I had a strange sensation while standing in Freedom Square, and felt like I should pay my respects somehow. There wasn’t much I could do, though, so I finally said my own prayer and got back in the car.
Later I read more about the Yemeni Uprising, and the facts seemed to match up with what I was told.
#2: The Drug Deal
I was traveling in Yemen during Ramadan, the monthly period of fasting. During Ramadan, eating and drinking in public during the daytime is prohibited, and the entire culture adapts to a different schedule. People stay up late and sleep until noon. Most social activity takes place after sunset, when everyone gathers to break the fast.
After touring the square and the market, our driver wanted to run an errand: he was in search of his daily supply of khat, which he would enjoy that evening once the fasting was over. Khat is a natural stimulant that serves as the national drug of Yemen (and also in Somalia, Ethiopia, and a few other places).

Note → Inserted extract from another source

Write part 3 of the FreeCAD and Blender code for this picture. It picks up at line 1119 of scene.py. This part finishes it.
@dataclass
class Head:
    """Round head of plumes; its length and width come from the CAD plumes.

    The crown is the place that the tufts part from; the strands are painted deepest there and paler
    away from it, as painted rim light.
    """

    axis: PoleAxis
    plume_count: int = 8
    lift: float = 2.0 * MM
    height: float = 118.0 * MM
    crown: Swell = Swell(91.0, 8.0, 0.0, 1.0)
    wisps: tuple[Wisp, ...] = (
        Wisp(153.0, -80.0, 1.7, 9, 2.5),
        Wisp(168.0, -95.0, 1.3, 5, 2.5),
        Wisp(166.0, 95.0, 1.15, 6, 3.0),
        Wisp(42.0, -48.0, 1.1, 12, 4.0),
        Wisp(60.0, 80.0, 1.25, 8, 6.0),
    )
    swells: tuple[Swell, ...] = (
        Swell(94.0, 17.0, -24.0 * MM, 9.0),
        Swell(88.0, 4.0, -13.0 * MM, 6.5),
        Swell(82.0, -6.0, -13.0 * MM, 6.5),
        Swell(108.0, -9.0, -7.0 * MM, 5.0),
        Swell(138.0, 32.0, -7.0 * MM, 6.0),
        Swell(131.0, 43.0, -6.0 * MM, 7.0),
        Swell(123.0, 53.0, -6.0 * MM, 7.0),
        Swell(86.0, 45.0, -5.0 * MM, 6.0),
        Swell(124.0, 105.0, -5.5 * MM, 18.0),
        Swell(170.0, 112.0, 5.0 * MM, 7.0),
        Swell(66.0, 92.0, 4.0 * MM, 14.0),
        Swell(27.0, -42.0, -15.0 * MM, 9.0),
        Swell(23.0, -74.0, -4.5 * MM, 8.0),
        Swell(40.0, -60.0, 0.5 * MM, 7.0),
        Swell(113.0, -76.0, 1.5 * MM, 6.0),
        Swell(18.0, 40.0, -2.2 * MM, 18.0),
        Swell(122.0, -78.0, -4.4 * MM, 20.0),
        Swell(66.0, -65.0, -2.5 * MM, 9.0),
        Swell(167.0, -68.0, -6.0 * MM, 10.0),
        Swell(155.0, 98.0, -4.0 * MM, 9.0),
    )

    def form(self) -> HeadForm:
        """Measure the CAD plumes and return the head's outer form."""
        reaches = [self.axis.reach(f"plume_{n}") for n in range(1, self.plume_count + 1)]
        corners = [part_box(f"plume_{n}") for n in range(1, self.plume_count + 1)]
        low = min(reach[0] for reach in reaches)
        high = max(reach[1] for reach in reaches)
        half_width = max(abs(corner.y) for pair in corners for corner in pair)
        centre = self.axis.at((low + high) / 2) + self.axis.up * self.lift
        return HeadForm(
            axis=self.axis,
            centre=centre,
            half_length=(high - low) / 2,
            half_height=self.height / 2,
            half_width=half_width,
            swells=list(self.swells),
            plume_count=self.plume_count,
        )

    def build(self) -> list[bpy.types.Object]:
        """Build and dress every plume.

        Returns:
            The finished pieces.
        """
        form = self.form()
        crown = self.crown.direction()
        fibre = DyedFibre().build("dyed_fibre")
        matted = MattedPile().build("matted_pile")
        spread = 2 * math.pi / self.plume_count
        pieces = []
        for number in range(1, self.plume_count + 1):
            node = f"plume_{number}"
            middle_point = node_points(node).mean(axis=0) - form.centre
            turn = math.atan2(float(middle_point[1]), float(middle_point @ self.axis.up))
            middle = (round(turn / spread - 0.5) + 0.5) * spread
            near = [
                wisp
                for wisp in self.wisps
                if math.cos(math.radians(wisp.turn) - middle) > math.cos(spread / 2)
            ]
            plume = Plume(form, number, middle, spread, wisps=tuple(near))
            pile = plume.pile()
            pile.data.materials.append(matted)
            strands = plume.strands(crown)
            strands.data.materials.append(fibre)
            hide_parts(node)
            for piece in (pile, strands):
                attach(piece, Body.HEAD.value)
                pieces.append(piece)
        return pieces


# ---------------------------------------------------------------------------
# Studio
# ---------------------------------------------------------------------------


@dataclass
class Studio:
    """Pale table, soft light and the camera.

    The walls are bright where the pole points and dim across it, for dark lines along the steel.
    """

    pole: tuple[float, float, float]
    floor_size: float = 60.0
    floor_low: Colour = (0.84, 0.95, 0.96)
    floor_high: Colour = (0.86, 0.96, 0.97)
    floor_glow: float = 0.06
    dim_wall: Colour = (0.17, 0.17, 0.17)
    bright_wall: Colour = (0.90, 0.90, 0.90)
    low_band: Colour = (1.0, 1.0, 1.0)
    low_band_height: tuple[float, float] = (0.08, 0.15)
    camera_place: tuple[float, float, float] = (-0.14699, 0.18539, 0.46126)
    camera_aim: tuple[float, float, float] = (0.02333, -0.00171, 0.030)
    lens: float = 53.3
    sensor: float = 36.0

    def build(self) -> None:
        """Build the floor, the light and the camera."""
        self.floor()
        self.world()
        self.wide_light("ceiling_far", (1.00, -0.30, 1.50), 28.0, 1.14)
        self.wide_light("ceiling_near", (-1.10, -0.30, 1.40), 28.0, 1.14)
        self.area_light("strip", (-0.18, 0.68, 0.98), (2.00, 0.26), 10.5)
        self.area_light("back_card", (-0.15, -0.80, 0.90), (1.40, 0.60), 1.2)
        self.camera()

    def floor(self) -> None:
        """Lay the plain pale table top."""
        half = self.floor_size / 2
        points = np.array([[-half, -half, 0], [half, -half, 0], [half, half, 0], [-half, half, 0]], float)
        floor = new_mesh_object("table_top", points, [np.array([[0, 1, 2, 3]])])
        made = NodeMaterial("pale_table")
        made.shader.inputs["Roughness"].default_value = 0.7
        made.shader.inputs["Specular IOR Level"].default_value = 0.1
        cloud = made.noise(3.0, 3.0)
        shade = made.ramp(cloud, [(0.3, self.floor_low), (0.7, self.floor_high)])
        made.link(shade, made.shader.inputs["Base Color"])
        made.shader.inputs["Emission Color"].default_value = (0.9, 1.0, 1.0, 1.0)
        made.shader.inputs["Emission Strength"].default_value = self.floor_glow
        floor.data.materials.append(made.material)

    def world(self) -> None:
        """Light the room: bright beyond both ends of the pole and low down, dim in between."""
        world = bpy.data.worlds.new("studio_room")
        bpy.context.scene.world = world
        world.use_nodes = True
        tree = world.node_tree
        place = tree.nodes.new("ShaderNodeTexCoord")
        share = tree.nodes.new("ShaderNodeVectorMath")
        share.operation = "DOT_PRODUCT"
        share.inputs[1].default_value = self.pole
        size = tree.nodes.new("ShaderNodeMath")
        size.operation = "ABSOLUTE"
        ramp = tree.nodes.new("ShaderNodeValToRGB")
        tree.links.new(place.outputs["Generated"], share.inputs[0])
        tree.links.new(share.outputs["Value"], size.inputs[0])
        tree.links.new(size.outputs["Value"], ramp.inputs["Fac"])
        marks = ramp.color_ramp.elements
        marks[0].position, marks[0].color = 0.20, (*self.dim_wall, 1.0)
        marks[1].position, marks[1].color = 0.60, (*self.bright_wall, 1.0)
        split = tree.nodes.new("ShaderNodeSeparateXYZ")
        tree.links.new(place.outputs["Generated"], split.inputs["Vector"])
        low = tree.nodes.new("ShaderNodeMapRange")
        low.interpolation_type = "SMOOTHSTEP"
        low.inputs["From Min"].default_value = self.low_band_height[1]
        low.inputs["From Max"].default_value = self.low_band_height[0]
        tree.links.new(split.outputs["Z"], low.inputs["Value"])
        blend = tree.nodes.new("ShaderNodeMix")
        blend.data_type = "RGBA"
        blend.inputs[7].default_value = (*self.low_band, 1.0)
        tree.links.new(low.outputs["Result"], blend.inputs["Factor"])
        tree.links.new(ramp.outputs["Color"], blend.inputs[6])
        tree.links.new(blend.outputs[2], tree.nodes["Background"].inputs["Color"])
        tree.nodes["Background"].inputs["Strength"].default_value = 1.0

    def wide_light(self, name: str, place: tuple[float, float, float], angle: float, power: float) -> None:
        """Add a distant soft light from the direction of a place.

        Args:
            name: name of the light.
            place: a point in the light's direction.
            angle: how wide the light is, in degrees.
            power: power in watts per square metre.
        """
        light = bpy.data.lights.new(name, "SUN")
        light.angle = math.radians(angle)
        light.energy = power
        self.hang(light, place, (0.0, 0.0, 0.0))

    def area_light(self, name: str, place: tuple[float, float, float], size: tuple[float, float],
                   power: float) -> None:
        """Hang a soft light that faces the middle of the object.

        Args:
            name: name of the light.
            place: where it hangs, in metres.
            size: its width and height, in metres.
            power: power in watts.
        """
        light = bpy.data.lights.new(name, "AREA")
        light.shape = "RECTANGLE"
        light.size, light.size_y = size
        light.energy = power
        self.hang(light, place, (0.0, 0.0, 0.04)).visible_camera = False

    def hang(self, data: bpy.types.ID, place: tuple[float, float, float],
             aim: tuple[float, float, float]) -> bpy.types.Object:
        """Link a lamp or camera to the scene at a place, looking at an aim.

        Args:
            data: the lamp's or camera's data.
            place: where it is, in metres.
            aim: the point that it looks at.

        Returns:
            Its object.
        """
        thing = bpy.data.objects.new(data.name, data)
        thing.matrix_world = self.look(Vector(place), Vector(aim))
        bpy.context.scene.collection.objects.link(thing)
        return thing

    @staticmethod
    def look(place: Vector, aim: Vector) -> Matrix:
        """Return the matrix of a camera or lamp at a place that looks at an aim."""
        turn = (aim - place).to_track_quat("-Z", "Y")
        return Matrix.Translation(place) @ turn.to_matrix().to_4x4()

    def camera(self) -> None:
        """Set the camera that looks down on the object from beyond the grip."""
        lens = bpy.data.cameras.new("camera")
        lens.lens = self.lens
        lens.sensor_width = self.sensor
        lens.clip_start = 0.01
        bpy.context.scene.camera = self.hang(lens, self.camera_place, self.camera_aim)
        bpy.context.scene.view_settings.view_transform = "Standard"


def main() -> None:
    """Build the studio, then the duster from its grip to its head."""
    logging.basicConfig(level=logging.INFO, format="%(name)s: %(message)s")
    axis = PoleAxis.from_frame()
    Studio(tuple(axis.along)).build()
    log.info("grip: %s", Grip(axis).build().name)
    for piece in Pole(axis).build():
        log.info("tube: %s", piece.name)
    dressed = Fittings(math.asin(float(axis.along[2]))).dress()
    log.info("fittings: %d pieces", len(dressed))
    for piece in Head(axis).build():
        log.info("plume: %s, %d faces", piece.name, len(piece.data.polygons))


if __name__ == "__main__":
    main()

It’s illegal in the U.S., Canada, and much of Europe, but part of daily life in the Horn of Africa.
I had seen khat when I was in Somaliland earlier this year, but I had never been part of the shopping experience. We drove for a while longer, found a khat dealer with an open-air shop, and the deal went down.
Our supply cost $3 and was intended for my fixer and driver, but they gave me a small sample to take back to my room. (Just like with crack, free samples are how you get hooked!)
Unfortunately, my first attempt at chewing khat didn’t go so well. The experience was basically what you’d expect from chewing on a pile of sticks and leaves, and it tasted as good as you might imagine.
I chewed a small supply for about ten minutes, then gave up and went back to answering my email. Such is the life of a hardened traveler! I consoled myself with the fact that at least I got to see a Yemeni drug deal, even if the substance is legal there.
After ten years of traveling, I’m glad I finally made it to Yemen. It was country #187, which means there are now just six countries left!
I’m currently traveling back to the U.S. via Europe, where I’ll be working on a new project for the next few weeks. More on that Monday—for now, I hope you’re doing well wherever you are.